Paper short abstract:

Pre-modern waka poet, Tachibana no Akemi (1812–1868) in his poems mentions more than 60 varieties of plants and more than 50 varieties of animals (birds and insects included). This papers discusses the poetics of Tachibana: his emotional response and his engagement with natural surroundings.

Paper long abstract:

Pre-modern waka poet, Tachibana no Akemi (1812–1868) was discovered and introduced to a general reader in Japan by Masaoka Shiki (1867–1902), haiku and tanka poet himself. Tachibana is well known for the love of makoto (sincerity) in his poems, inspired by Man’yōshū poetic diction, and for introducing new realistic subjects and fresh vocabulary to the waka poetry of 19th century. He composed many rensaku or poetic sequences and among them there are eight poems describing a silver mine in Hida province he visited and saw with his own eyes the conditions of work (which in itself was a novelty, as opposed to composing poems about meisho, famous places, one would not know from his or her own experience). He is probably the most famous for his rensaku titled Dokurakugin or Verses on Solitary Pleasures, being a sequence of reflections on his life, simple pleasures and everyday struggles with poverty.

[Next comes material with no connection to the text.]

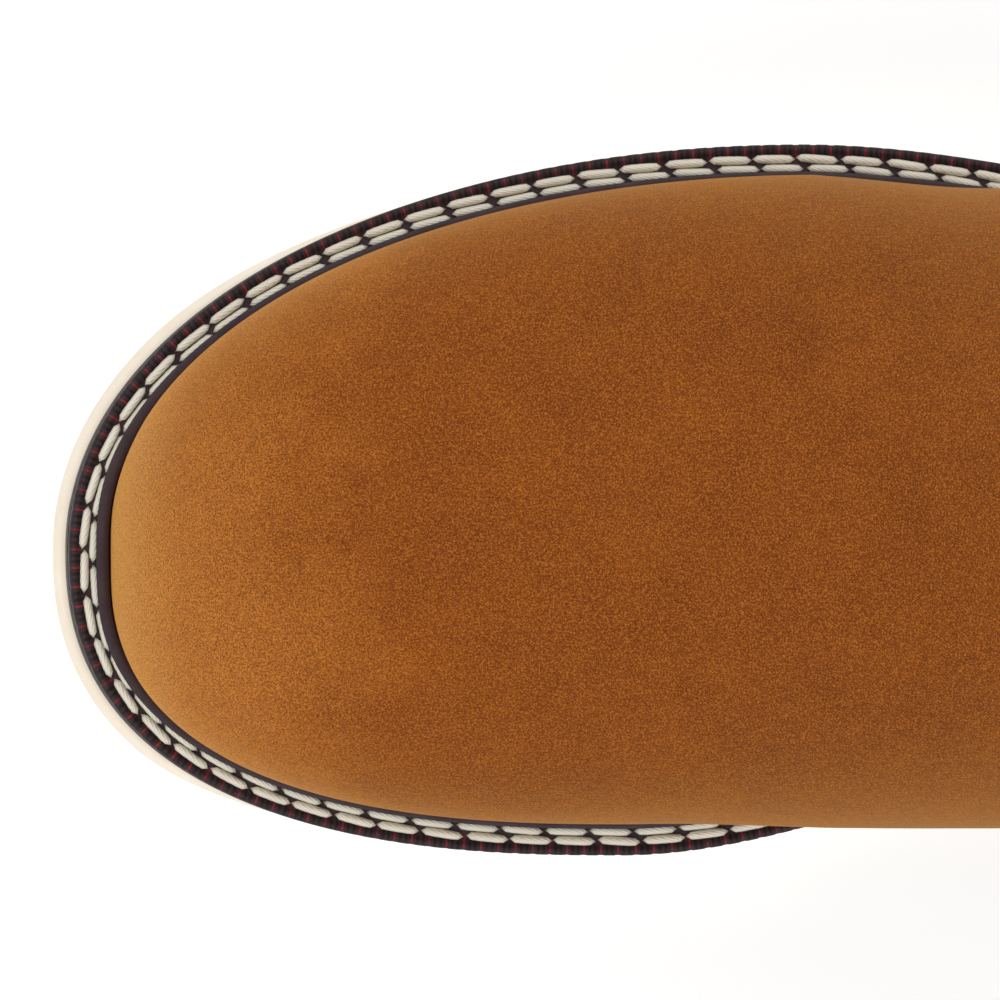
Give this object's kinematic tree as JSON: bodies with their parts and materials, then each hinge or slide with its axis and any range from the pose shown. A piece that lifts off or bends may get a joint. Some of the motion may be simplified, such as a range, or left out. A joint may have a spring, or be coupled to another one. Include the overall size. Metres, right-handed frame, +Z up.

Masaoka Shiki praised him because “No affectations of natural beauty burden his topics; instead he readily bares his innermost thoughts” (transl. R.K. Thomas), yet his poetry abounds with references to the nature. Actually, it is more than 60 varieties of plants and more than 50 varieties of animals (including birds, at least 20 varieties, 12 or more varieties of insects, and fish) that appear in his tanka and chōka poems. Although it seems that traditional plants like ume, plum, sakura, cherry blossom and matsu, pine, are the most often mentioned, there are also edible plants like rice, bamboo shoots, azuki beans or buckwheat, weeds like smartweed, water dropwort or dayflower. Animals include horses, cows, a cat, a tanuki, snakes or turtles, but it is the insects that might draw special attention: there are rensaku poems about ants and even lice which Tachibana calls his companions.

In this paper I want to analyse his references to specific plants and animals, and discuss Tachibana’s engagement with nature and his emotional response to it.